Our companions in our cabin for our day and a half train ride through the moon-faced Gobi desert are a slim good-lucking Mongolian guy, Khurelsukh, (“I am 23 years”) and a Chinese man fluent in Mongolian. Khurelsukh has a sweet girlfriend (Saraa) in another cabin, however, who ends up joining us for most of the trip…snuggling together for the night on one of the bottom bunks we give up to them. He was born in Russia when his parents were engineering students there. He is still a student in the university in Ulaan Bataar but says he is going to Beijing on business to see about “lingua techna” machines to use for teaching languages. Saraa’s mother is a teacher and is advising him, I think I understand. I also think, however, that this trip to Beijing over the weekend is going to be much more…”you will go to discos, I ask.” He grins broadly and says “yes!”

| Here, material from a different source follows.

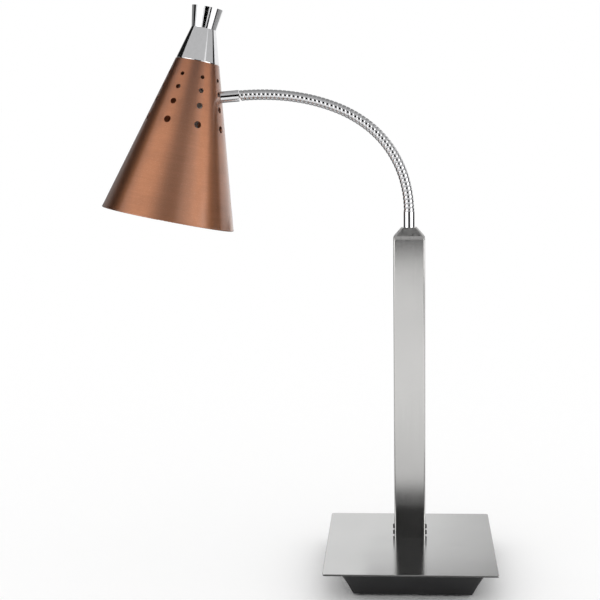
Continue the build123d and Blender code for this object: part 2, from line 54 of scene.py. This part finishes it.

“Mongolians don’t like Chinese,” he says later out of earshot of the still-unnamed Chinese guy.

When the train nears Beijing we all pile out to get our first glimpses of the remnants of the Great Wall and take pictures. Back on board Khurelsukh asks us why we think the wall was built…”to keep out the Mongolians,” we exclaim…watching for his reaction. “Yes, to keep out the Mongolians,” he says with a glint in his eye…probably wondering if we get the irony.